Top 10 Listed UAE Banks’ NI Grew to $5.85 Billion
The combined net income of the UAE’s top 10 listed banks grew 2.9% q-o-q to $5.85 billion in the second quarter of 2024, according to a new report from Dubai-based management consultancy firm Alvarez & Marsal Middle East Limited (A&M).
According to the report, loans and advances (L&A) in the second quarter grew moderately (+3.2% QoQ), as retail lending witnessed a surge of 8% QoQ. However, deposits mobilization slowed down (+0.4% QoQ) mainly due to decline in time deposits by 2.5%.
Consequently, the loan-to-deposit ratio (LDR) increased by 2% points q-o-q. Despite stable benchmark interest rates, net interest income (NII) grew by 2% during the quarter due to the higher LDR effect. Non-interest income (-2.9% q-o-q) subdued the growth in total operating income.
Profitability was supported by lower impairment charges (-35.4% q-o-q) while net income increased 2.9% during the same period resulting in a return on equity (RoE) improvement of 48bps q-o-q to 20.8%, the report said.
Asset quality improved for the quarter, however bank credit outlay/quality remains sensitive to the high interest rate environment, inflation and regional instability.
Oil economy continues to face challenges with price fluctuations and dependence on the OPEC+ decision on quotas. However, the non-oil GDP remains very robust, with CBUAE growth forecast of +5.4% in both 2024 and 2025.
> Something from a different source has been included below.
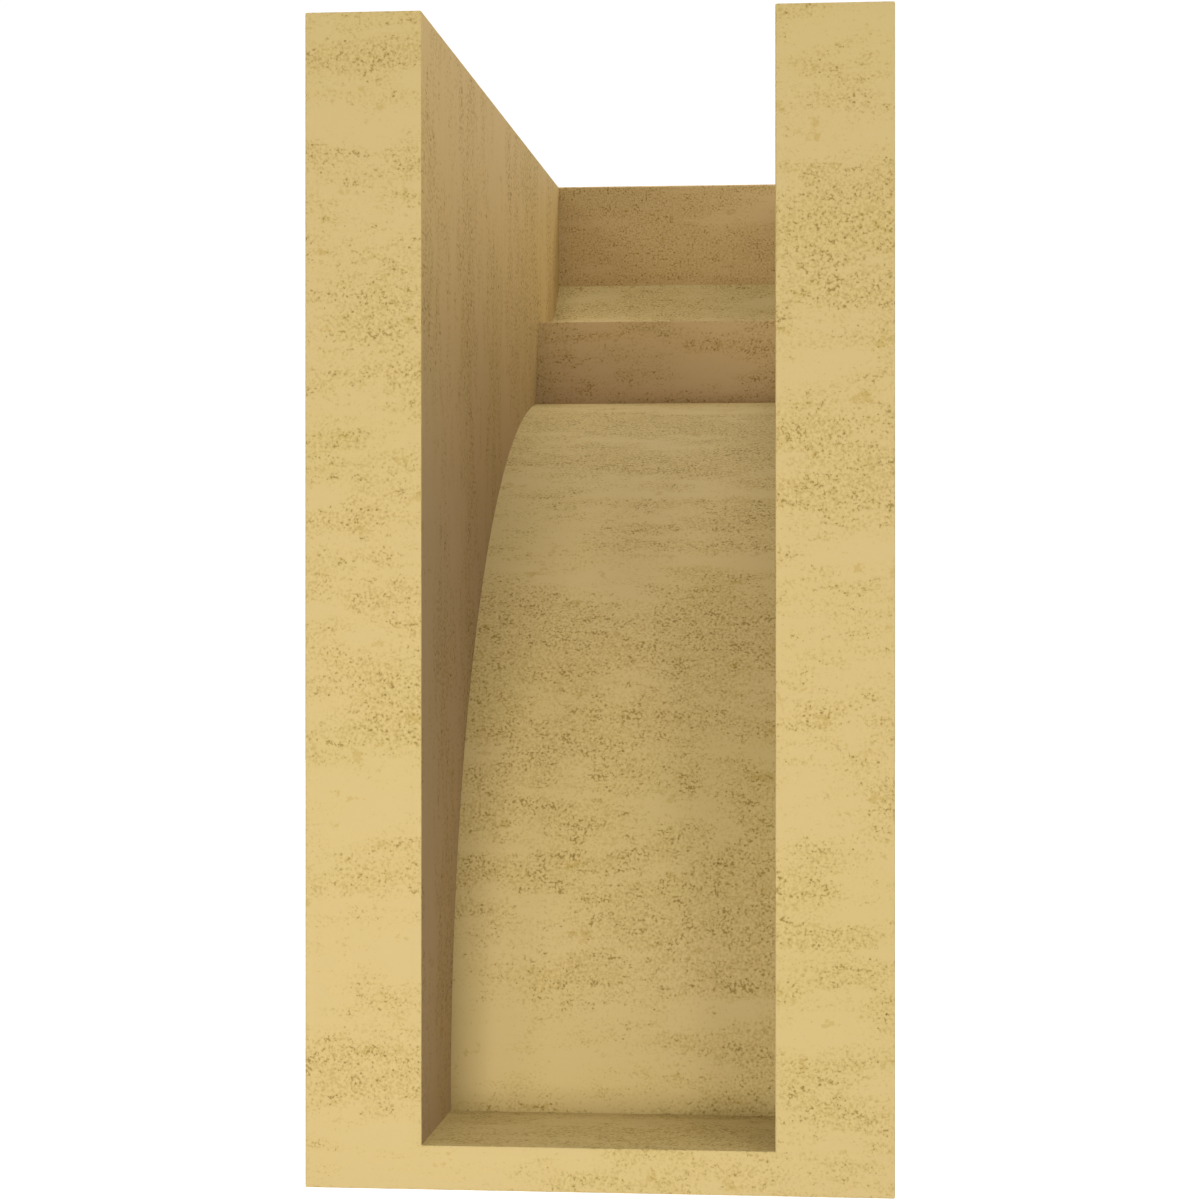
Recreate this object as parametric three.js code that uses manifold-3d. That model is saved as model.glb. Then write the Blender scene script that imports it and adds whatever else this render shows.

CBUAE continued to anchor its benchmark rate to the US Fed and maintained the bank rate at 5.4%. US Fed delayed rate cuts as the inflation was still above the target level (2%) and the interest rate reversal is now expected in September.
Banking Overview
Total interest income of top ten UAE banks increased by 4% in q-o-q compared with previous which witnessed a decline of 2%.
The spread between annualized yield on credit and cost of funds decreased marginally to 7.7% (-5bps q-o-q and the aggregate net income increased by 2.9% q-o-q. This was primarily due to lower impairment charges (-35.4% qo-q).
The UAE banks’ exposure to the real estate and construction sector declined to 14.8% in this quarter. However, despite the regional geopolitical tension in the Middle East, the UAE real estate thrives with strong growth.
In the residential market of Dubai, the average prices registered a growth of 21.3% y-oy and average residential rents grew by 21.1% y-o-y in the second quarter.
M&A in Banks
Banking sector in the UAE did not witness any completed or announced M&A deals though the deal between First Abu Dhabi Bank to acquire Yapi Ve Kredi Bankasi in Turkey was terminated. FAB was also in talks with Koc Group to buy 61.2% stake of the bank for circa $8 billion.
Of the 18 proposals for mergers and acquisitions by the UAE banks since August 2019, 12 were completed, three each were either pending or in the initial stages, the report said.